## To be done
From the line that includes "Give this object's" to the last line of the data, quote each line precisely; both boundary lines belong in the answer.

## Supplied material
* BEGIN *

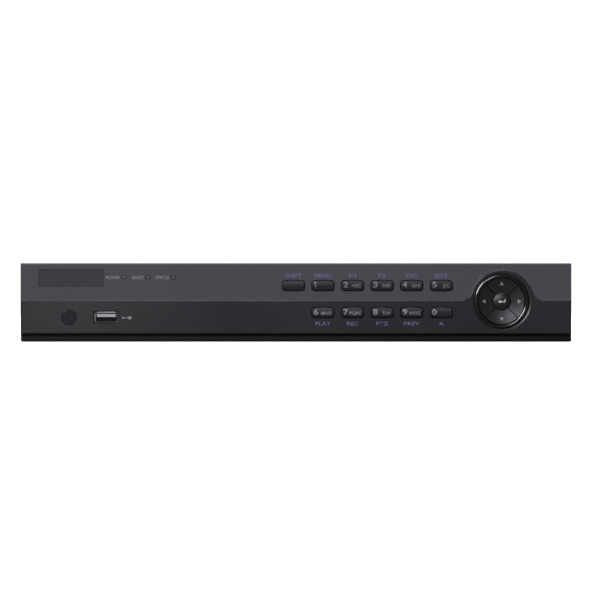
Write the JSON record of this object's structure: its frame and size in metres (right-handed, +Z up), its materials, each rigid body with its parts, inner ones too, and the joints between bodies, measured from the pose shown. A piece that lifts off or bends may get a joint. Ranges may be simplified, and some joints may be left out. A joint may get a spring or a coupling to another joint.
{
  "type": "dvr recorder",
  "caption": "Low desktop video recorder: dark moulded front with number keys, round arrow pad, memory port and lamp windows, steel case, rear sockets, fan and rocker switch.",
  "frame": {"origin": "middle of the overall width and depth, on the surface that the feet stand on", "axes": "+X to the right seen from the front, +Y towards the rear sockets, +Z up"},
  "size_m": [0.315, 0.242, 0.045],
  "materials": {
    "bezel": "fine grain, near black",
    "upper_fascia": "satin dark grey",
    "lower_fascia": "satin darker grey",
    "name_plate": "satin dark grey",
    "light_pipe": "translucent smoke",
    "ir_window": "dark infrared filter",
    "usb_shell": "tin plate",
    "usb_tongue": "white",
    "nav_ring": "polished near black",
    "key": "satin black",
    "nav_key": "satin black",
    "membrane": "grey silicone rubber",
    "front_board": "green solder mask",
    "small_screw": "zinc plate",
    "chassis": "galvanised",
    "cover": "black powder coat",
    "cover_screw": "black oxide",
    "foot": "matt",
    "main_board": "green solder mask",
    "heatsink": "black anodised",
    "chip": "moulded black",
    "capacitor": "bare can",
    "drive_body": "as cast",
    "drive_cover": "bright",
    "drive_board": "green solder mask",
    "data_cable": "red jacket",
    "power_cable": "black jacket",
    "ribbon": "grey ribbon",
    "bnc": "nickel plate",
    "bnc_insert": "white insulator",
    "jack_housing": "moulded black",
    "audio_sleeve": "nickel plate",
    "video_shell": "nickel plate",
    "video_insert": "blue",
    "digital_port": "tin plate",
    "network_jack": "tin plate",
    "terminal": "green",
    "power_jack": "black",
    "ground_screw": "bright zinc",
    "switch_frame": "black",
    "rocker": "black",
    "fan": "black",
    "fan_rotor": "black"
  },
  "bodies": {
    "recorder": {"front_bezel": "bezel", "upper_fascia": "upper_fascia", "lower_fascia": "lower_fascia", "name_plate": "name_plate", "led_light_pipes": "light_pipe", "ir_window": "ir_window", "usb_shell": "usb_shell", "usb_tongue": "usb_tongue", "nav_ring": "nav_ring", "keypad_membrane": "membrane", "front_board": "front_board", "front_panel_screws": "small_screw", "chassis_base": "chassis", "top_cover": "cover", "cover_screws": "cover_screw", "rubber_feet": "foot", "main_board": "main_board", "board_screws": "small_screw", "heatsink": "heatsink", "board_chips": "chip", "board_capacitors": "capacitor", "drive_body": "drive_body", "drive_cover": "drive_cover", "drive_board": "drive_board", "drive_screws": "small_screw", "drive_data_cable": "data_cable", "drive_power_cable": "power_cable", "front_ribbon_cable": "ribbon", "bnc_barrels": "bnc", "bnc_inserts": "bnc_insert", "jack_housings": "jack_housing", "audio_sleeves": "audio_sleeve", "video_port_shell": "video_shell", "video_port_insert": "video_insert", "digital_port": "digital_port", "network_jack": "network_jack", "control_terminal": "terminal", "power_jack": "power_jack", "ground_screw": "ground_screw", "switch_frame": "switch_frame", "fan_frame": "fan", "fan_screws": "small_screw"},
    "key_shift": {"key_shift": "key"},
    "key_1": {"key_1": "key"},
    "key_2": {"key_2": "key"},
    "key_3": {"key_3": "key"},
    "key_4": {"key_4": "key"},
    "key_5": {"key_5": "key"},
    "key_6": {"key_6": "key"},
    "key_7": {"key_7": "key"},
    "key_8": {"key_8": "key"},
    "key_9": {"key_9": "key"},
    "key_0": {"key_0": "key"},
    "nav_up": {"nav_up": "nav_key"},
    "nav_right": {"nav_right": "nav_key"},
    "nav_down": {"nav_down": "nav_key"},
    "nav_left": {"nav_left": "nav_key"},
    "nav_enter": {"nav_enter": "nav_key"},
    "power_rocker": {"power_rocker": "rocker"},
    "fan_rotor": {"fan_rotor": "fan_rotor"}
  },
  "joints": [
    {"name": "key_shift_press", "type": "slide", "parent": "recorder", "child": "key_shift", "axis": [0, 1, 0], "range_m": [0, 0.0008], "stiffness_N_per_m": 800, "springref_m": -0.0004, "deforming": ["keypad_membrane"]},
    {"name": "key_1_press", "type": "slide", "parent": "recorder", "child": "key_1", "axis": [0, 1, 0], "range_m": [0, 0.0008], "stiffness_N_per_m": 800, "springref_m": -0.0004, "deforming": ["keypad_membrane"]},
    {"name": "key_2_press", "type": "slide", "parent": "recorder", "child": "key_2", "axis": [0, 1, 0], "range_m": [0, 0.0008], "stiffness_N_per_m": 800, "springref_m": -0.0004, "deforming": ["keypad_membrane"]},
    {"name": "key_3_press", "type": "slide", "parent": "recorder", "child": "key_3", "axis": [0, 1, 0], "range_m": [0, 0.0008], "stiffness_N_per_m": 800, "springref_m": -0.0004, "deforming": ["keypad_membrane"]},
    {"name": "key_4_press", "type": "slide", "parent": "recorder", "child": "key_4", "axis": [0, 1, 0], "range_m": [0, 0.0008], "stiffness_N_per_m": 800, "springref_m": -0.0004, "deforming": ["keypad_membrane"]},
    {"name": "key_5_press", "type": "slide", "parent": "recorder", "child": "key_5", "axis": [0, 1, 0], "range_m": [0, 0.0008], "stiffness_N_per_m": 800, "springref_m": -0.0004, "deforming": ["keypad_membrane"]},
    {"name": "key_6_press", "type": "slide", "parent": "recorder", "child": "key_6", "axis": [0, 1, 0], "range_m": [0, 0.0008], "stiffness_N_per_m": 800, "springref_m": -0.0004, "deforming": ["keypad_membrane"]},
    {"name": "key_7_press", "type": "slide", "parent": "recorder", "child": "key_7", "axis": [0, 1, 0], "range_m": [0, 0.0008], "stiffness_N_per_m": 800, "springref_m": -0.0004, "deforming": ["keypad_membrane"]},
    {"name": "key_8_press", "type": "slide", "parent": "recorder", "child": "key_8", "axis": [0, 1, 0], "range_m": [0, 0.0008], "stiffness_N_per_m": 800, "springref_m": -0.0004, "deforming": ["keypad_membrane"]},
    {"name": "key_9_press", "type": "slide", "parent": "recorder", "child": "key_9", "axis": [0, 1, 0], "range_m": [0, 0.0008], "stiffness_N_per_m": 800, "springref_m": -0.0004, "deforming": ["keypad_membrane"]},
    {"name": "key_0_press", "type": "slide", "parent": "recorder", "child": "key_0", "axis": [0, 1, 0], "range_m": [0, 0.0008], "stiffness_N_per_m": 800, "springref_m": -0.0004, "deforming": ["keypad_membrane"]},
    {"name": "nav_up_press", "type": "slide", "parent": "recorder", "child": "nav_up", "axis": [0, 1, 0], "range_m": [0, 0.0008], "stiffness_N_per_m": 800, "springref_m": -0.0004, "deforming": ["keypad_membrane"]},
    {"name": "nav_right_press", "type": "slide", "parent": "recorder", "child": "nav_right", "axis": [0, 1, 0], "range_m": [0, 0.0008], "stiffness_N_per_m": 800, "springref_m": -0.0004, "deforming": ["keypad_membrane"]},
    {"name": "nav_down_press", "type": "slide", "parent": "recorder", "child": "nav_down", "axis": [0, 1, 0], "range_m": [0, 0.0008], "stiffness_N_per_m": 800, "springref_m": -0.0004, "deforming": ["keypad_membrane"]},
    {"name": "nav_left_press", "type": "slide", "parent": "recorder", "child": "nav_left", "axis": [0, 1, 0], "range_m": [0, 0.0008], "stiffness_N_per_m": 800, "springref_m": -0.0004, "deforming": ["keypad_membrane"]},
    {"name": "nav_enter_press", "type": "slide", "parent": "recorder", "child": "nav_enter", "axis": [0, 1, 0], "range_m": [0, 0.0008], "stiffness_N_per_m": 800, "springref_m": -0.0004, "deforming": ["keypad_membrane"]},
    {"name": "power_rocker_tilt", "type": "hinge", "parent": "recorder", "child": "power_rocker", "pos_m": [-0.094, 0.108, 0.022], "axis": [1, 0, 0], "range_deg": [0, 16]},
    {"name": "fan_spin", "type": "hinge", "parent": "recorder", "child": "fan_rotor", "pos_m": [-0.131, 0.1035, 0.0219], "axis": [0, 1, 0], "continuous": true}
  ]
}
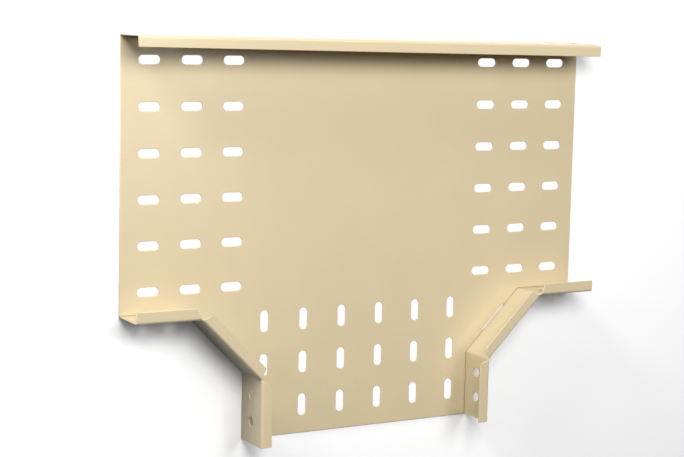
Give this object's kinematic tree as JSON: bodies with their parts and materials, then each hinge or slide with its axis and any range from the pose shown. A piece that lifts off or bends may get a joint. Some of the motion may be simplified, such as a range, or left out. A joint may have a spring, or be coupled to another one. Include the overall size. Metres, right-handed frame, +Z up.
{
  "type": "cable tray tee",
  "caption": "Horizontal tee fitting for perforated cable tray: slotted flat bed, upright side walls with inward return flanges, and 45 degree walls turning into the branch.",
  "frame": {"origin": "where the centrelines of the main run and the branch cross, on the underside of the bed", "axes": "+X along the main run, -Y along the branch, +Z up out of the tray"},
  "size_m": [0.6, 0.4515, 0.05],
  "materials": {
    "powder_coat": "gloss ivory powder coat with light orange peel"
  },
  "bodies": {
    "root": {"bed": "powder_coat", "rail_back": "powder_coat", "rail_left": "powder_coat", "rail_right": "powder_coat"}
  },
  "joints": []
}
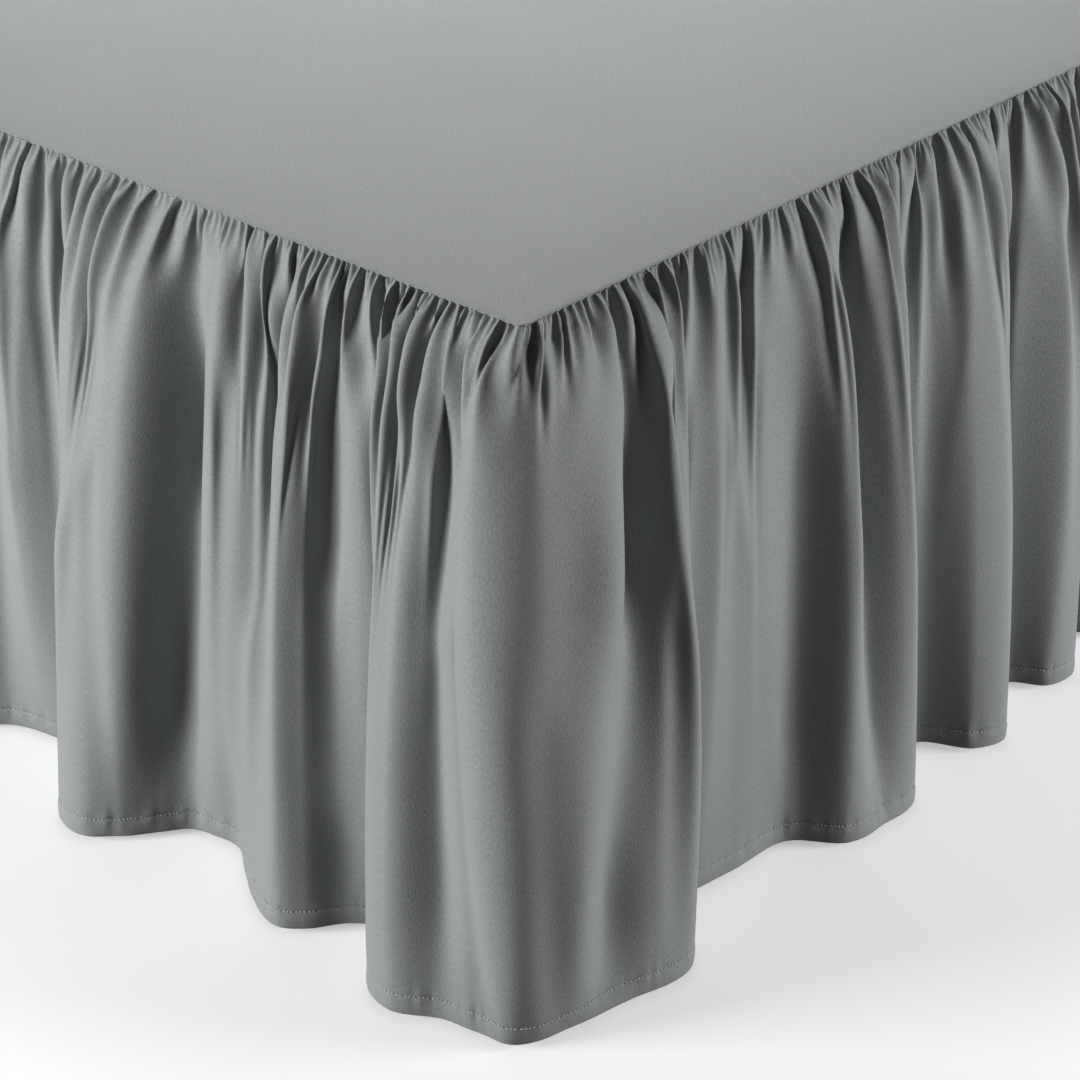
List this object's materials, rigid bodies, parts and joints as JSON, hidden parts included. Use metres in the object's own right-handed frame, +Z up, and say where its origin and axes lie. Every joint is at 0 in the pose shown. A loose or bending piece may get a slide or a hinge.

* END *

## Task solution
Give this object's kinematic tree as JSON: bodies with their parts and materials, then each hinge or slide with its axis and any range from the pose shown. A piece that lifts off or bends may get a joint. Some of the motion may be simplified, such as a range, or left out. A joint may have a spring, or be coupled to another one. Include the overall size. Metres, right-handed frame, +Z up.
{
  "type": "cable tray tee",
  "caption": "Horizontal tee fitting for perforated cable tray: slotted flat bed, upright side walls with inward return flanges, and 45 degree walls turning into the branch.",
  "frame": {"origin": "where the centrelines of the main run and the branch cross, on the underside of the bed", "axes": "+X along the main run, -Y along the branch, +Z up out of the tray"},
  "size_m": [0.6, 0.4515, 0.05],
  "materials": {
    "powder_coat": "gloss ivory powder coat with light orange peel"
  },
  "bodies": {
    "root": {"bed": "powder_coat", "rail_back": "powder_coat", "rail_left": "powder_coat", "rail_right": "powder_coat"}
  },
  "joints": []
}
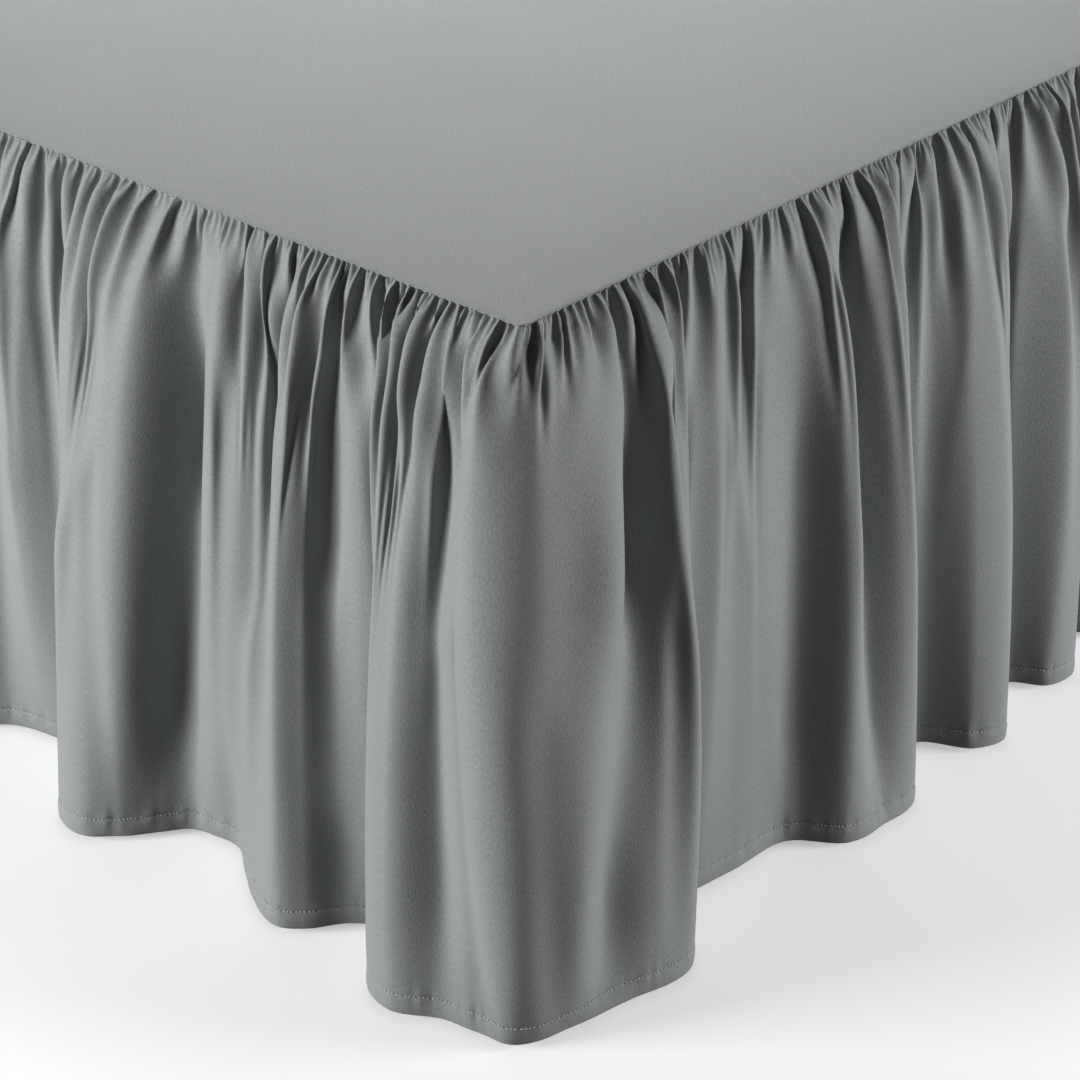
List this object's materials, rigid bodies, parts and joints as JSON, hidden parts included. Use metres in the object's own right-handed frame, +Z up, and say where its origin and axes lie. Every joint is at 0 in the pose shown. A loose or bending piece may get a slide or a hinge.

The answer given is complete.